Material for this task:
□ □ □ □

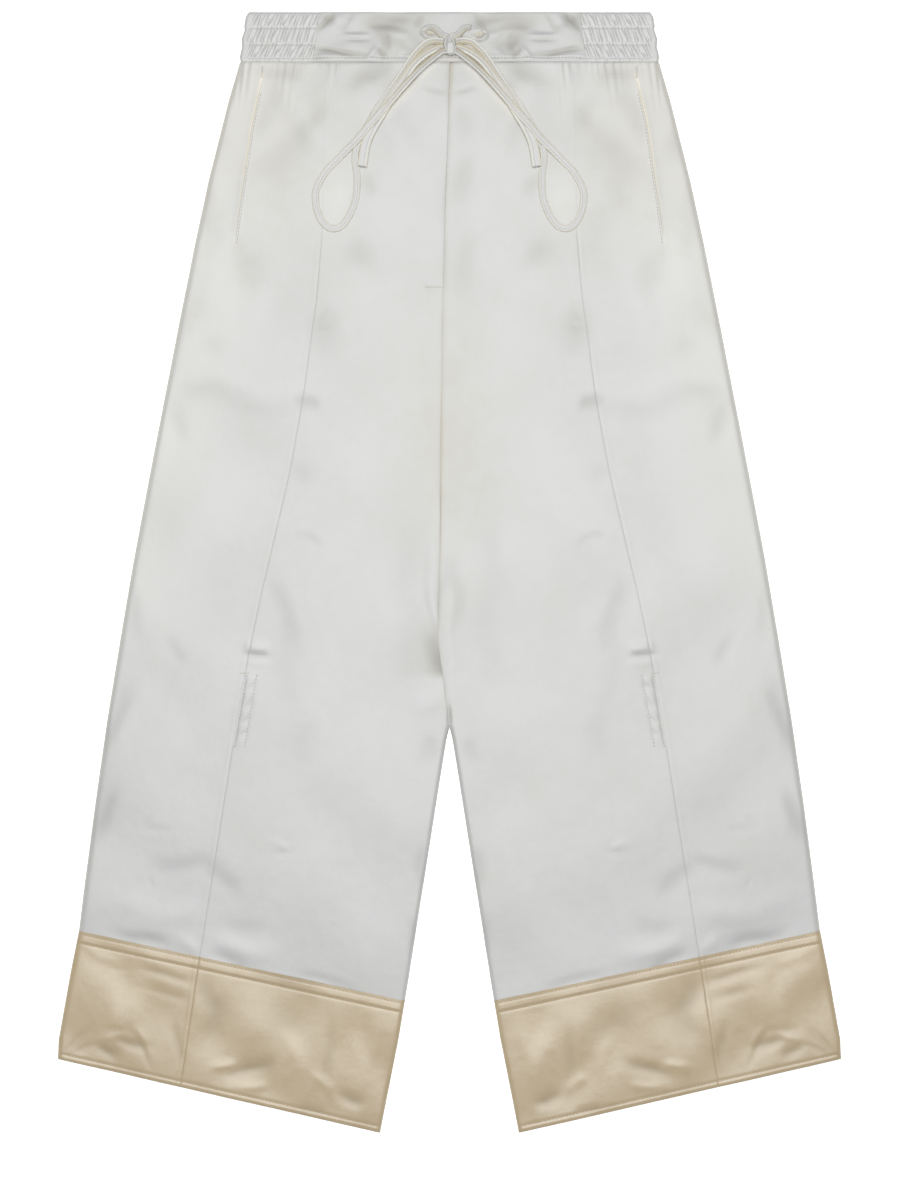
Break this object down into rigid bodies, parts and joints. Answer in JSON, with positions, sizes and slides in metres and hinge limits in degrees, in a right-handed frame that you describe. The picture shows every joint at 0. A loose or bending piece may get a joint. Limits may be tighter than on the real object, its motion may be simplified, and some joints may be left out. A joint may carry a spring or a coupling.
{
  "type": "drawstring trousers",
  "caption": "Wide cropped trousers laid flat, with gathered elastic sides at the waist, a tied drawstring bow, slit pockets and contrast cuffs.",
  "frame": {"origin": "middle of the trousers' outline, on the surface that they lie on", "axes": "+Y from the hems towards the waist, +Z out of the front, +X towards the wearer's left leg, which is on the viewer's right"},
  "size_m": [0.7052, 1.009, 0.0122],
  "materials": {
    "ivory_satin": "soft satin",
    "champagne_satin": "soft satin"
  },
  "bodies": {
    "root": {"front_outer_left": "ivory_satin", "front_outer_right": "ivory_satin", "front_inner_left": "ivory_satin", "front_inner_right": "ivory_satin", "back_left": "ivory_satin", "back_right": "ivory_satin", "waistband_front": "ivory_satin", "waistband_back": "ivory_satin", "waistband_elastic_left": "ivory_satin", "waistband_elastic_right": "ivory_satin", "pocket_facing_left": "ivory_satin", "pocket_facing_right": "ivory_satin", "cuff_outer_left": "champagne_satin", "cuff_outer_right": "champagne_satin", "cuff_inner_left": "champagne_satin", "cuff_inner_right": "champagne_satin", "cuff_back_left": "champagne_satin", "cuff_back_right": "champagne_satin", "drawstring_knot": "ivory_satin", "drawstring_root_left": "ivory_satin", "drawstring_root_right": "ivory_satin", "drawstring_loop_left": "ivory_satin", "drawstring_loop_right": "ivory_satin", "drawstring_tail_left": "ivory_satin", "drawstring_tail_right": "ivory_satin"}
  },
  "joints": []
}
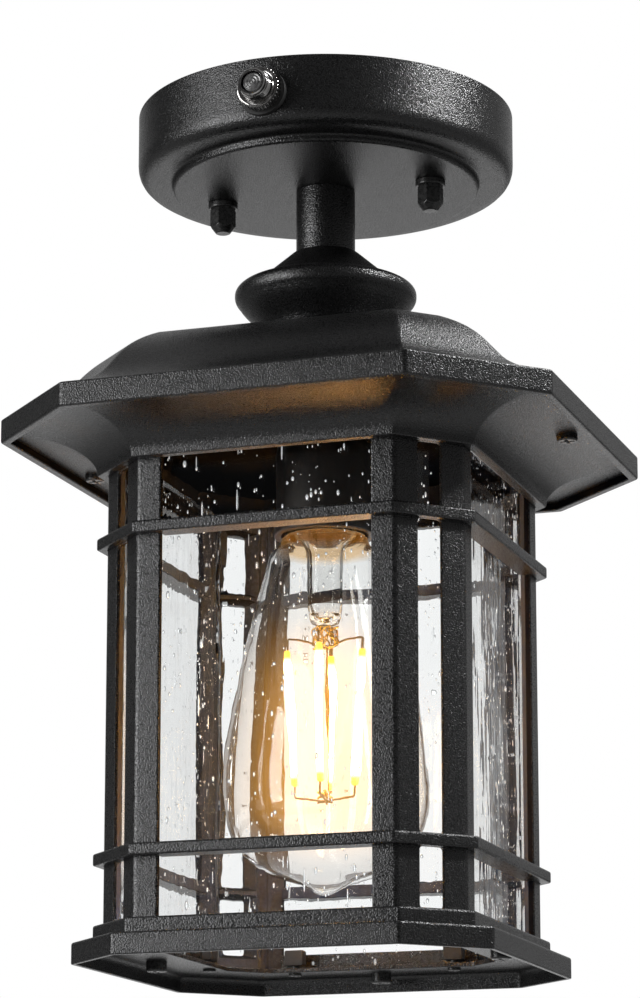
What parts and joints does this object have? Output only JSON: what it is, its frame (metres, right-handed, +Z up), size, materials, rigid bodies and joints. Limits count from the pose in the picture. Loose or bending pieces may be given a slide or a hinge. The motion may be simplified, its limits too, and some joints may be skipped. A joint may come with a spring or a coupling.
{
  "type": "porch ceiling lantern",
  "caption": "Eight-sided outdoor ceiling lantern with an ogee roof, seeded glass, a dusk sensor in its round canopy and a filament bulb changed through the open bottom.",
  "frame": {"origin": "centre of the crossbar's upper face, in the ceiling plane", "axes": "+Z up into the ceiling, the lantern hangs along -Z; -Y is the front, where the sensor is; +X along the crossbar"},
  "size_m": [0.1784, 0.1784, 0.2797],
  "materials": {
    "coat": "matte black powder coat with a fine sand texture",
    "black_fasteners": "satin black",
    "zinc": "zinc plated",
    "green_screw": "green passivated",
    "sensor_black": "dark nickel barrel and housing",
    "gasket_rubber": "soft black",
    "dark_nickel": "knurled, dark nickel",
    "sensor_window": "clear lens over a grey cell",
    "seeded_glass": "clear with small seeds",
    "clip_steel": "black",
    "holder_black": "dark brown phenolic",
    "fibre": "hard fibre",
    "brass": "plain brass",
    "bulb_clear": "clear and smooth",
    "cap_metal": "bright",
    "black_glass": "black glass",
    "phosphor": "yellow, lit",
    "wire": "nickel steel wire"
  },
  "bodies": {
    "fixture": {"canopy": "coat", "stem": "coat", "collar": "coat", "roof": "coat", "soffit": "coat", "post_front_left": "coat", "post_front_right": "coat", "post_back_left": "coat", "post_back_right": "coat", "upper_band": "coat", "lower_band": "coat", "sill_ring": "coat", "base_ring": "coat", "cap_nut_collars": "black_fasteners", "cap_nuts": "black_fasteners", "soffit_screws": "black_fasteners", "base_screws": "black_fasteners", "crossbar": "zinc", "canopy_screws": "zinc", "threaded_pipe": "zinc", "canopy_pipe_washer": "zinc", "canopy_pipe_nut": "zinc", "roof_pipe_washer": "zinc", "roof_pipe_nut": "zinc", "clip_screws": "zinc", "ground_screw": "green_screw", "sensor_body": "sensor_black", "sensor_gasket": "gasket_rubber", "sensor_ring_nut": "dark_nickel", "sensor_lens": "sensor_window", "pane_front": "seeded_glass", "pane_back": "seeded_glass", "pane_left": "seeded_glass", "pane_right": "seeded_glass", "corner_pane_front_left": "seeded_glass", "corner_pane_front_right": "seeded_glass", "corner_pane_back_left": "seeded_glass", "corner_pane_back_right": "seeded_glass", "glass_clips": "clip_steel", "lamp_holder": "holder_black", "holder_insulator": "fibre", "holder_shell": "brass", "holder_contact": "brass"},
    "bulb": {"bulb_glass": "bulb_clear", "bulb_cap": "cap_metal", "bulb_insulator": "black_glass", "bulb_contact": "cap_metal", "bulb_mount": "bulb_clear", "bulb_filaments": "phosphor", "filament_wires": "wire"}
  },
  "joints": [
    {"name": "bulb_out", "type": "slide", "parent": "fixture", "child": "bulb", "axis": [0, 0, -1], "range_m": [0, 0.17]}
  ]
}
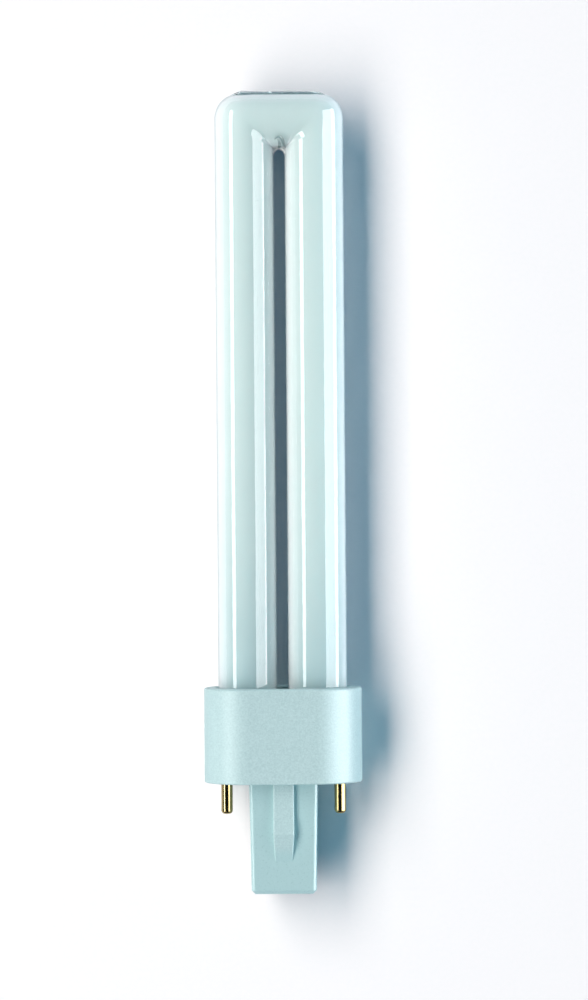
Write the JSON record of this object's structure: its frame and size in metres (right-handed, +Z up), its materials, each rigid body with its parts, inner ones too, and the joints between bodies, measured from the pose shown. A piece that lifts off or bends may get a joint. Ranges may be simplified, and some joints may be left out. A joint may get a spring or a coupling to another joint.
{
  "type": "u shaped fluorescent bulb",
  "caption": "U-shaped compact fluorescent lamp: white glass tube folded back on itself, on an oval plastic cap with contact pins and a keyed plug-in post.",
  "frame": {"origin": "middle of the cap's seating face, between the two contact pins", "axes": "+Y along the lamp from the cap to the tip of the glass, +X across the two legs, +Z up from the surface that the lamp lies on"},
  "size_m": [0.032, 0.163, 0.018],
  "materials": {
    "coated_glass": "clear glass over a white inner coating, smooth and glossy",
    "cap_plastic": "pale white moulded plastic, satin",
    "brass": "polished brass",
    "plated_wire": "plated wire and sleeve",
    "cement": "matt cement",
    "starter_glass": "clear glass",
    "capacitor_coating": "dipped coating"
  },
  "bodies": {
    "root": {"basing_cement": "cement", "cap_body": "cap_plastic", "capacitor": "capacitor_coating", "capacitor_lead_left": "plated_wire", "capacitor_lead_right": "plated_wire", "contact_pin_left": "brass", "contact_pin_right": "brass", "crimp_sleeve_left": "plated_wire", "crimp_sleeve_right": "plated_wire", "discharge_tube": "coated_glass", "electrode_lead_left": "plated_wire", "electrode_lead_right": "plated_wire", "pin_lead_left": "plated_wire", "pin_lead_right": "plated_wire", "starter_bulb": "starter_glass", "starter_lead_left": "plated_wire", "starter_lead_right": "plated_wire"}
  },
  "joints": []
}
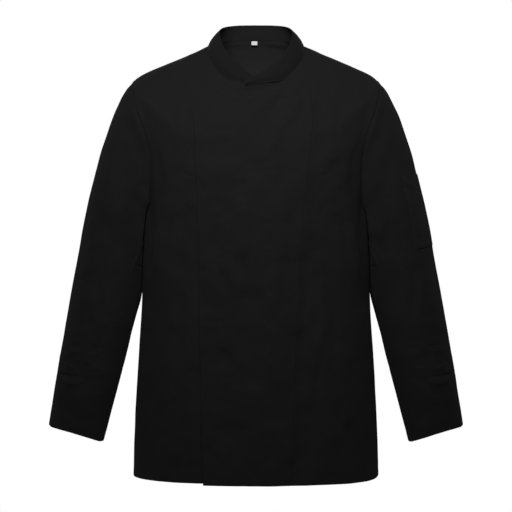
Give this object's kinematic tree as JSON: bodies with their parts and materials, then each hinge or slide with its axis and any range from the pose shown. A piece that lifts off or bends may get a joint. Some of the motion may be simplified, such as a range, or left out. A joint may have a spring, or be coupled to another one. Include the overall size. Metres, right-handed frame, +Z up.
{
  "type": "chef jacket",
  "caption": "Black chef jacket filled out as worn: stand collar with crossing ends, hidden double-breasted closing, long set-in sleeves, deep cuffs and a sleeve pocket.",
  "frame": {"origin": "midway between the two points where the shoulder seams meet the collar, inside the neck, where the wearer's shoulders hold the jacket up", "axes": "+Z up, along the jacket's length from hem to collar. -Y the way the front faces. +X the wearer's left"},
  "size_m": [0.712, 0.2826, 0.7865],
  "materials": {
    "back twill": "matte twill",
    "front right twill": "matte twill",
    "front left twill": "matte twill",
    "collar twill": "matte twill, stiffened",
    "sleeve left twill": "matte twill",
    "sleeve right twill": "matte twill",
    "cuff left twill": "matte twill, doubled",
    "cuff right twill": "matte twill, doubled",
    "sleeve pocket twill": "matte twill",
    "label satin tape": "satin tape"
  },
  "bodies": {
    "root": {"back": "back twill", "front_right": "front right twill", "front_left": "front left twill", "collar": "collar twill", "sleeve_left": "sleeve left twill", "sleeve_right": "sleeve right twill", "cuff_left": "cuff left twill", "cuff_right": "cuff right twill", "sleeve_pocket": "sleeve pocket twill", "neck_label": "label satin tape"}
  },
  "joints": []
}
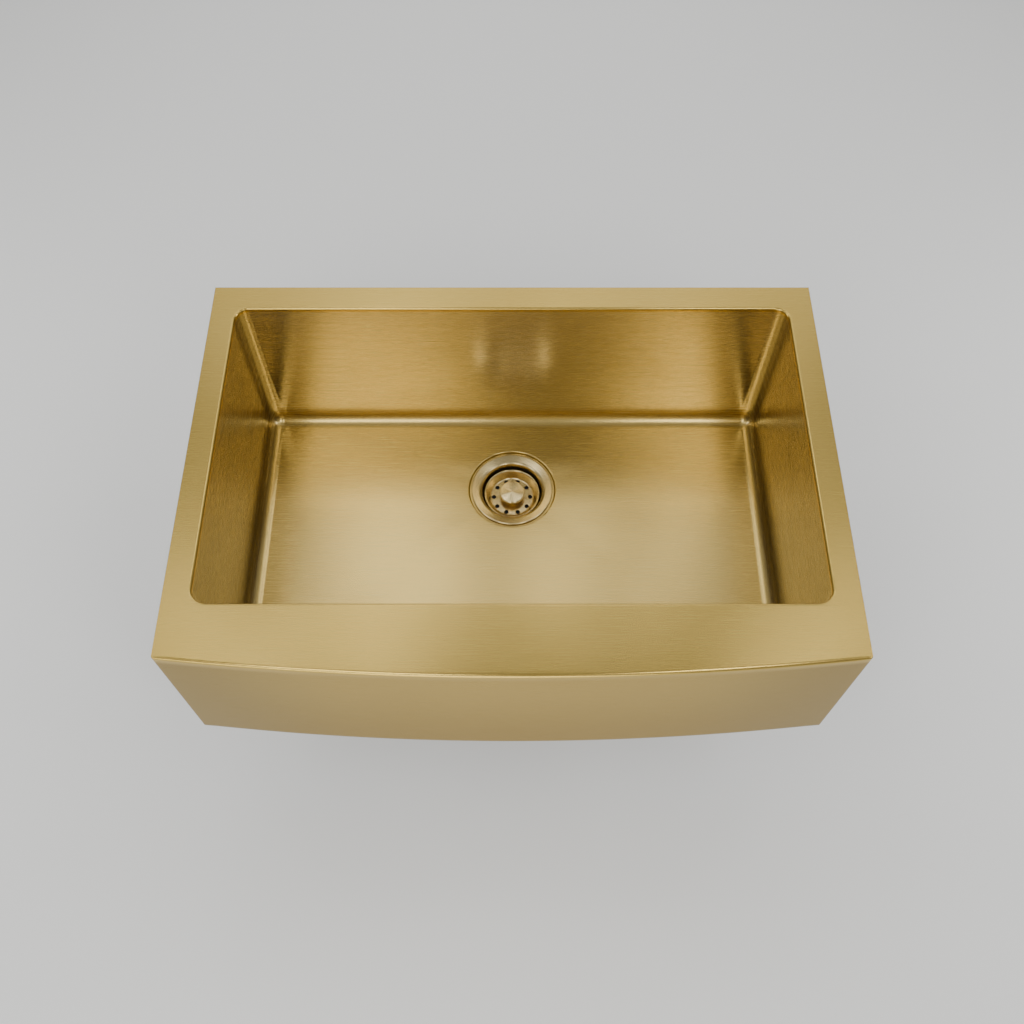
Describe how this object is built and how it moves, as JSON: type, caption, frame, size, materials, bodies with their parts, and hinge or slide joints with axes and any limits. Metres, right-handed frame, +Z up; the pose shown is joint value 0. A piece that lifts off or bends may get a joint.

□ □ □ □

Objective:
Check each line in the listing above for the string "axis", then report how many lines contain it, with no other text.

The completed task:
2